WHAT IS EXPECTED ▸ The required output consists solely of the lines from the one containing "part finishes it." down to the one containing "deeper: float = 1.15", both included, each quoted exactly.

# Start of SOURCE RECORDS

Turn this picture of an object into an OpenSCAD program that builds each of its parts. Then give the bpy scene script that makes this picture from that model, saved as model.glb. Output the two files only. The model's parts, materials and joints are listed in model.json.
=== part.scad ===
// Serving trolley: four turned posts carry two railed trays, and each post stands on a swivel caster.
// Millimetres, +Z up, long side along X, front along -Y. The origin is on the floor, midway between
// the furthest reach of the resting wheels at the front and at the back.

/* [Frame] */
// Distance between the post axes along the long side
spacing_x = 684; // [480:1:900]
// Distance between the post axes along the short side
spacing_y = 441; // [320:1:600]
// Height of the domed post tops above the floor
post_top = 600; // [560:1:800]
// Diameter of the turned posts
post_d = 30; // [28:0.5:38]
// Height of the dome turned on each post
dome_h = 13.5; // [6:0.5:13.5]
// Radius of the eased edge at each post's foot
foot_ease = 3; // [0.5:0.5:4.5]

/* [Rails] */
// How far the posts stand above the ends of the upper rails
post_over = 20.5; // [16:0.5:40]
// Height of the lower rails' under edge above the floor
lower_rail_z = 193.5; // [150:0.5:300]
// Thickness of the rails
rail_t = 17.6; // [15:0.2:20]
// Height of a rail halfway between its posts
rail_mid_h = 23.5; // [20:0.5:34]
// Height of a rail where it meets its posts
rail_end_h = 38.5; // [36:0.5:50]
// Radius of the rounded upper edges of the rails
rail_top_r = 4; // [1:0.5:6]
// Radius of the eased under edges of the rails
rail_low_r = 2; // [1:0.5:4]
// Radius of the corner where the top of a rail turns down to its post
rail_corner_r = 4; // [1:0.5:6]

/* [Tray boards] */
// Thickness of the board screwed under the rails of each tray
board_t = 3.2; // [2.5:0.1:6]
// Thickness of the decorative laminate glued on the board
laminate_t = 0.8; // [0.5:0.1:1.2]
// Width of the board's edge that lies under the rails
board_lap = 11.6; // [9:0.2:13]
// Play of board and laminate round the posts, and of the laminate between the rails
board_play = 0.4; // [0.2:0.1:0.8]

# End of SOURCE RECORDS
# Start of SOURCE RECORDS

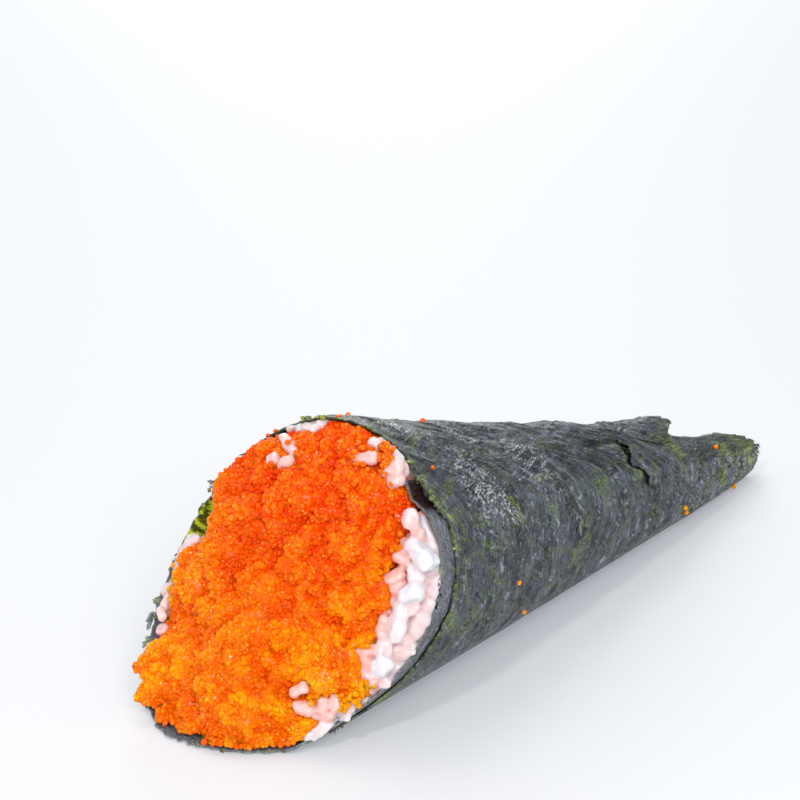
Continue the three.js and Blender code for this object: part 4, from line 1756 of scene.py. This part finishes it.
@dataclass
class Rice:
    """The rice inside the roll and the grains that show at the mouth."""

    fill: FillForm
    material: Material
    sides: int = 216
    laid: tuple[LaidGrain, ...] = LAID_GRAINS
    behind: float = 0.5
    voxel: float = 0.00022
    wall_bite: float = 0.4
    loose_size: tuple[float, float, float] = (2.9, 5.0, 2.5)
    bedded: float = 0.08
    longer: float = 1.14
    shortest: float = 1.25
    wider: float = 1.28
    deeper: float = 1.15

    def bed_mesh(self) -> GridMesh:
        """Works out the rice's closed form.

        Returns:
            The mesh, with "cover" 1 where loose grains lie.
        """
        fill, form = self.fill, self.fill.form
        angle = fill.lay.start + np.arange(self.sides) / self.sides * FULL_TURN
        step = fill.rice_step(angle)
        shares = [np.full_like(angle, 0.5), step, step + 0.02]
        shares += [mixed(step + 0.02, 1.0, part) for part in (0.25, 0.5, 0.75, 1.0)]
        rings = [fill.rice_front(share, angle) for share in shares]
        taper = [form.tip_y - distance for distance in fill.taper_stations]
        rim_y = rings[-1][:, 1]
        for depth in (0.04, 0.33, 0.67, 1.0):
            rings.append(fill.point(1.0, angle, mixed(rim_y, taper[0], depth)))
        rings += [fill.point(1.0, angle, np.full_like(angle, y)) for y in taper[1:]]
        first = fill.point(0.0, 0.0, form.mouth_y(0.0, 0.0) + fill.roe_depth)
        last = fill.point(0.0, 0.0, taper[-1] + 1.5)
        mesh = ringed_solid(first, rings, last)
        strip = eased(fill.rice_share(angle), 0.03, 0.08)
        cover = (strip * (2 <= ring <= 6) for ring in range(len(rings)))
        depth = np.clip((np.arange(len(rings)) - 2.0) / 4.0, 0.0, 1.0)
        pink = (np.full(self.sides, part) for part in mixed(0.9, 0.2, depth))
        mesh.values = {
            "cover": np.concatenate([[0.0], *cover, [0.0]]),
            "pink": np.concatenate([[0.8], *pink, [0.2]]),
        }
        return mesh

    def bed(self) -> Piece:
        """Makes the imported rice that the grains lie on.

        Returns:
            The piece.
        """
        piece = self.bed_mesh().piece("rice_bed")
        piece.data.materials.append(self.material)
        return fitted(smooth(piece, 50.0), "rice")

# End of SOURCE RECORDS
# Start of SOURCE RECORDS

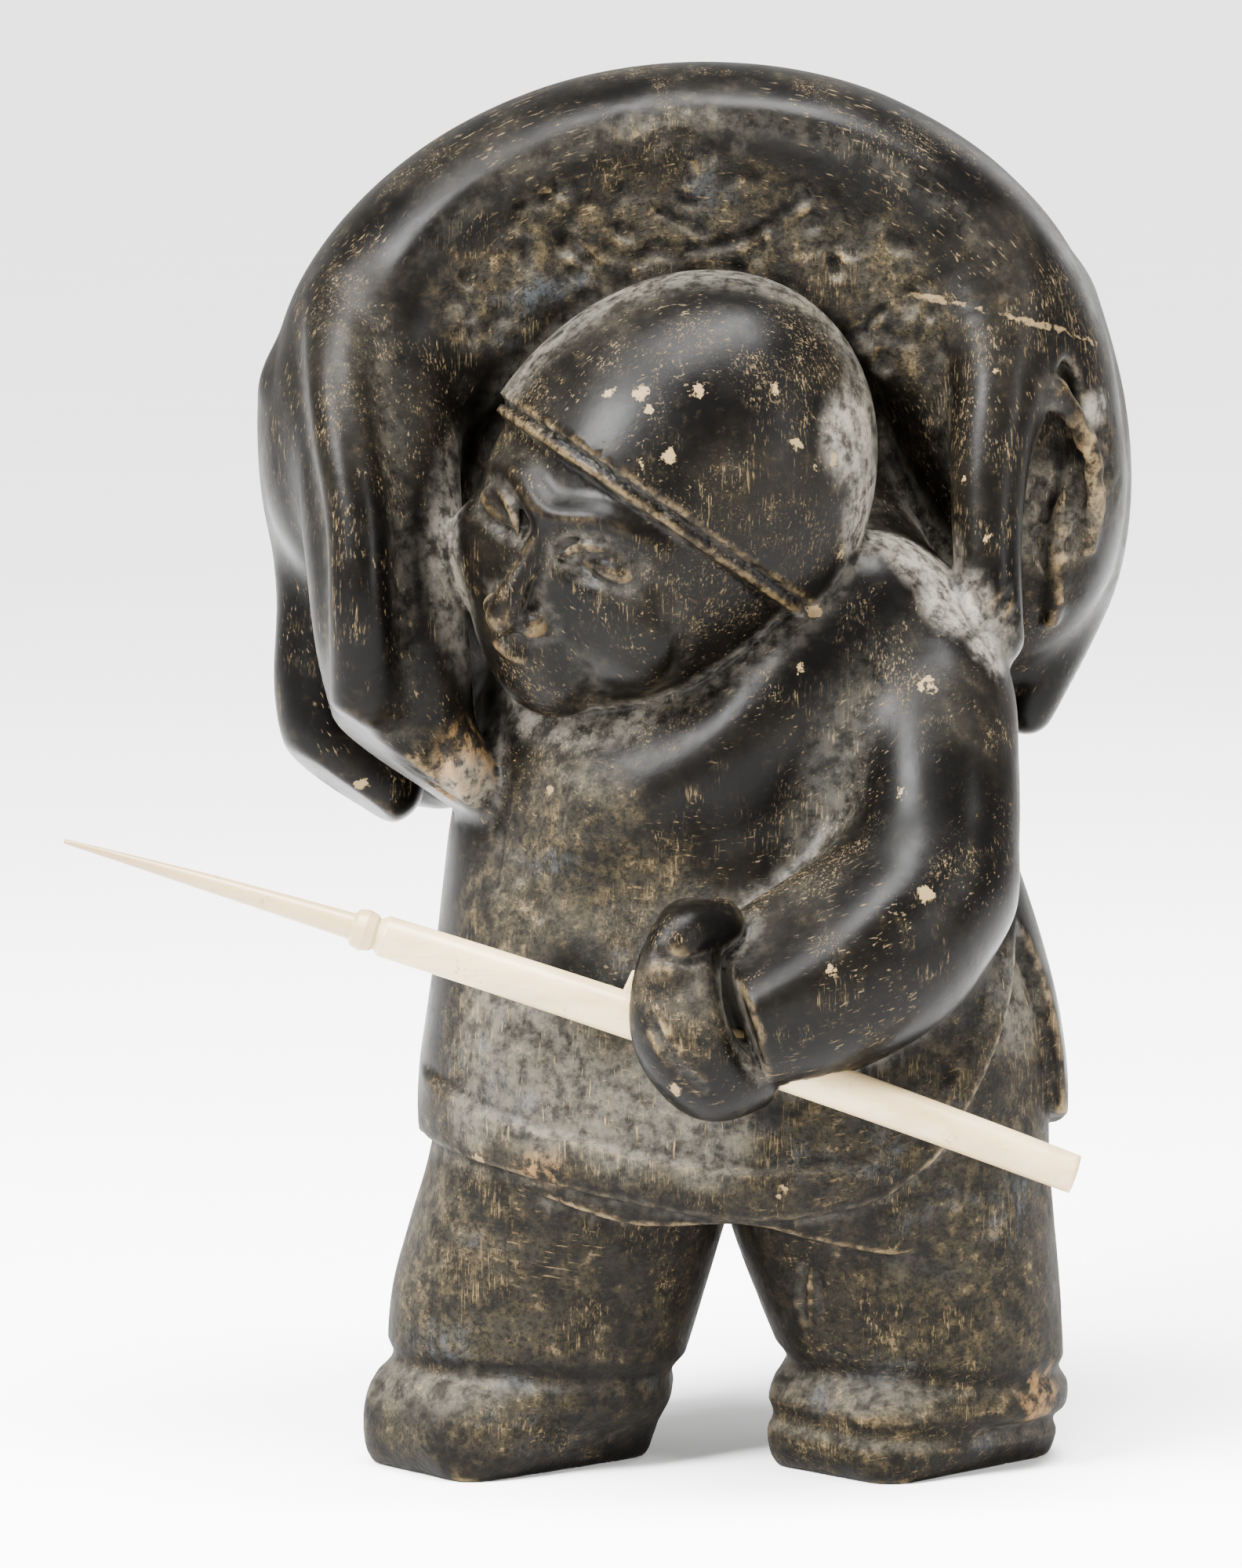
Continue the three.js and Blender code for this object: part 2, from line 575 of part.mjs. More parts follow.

# End of SOURCE RECORDS

SOLUTION FOR THIS PROBLEM ▸
Continue the three.js and Blender code for this object: part 4, from line 1756 of scene.py. This part finishes it.
@dataclass
class Rice:
    """The rice inside the roll and the grains that show at the mouth."""

    fill: FillForm
    material: Material
    sides: int = 216
    laid: tuple[LaidGrain, ...] = LAID_GRAINS
    behind: float = 0.5
    voxel: float = 0.00022
    wall_bite: float = 0.4
    loose_size: tuple[float, float, float] = (2.9, 5.0, 2.5)
    bedded: float = 0.08
    longer: float = 1.14
    shortest: float = 1.25
    wider: float = 1.28
    deeper: float = 1.15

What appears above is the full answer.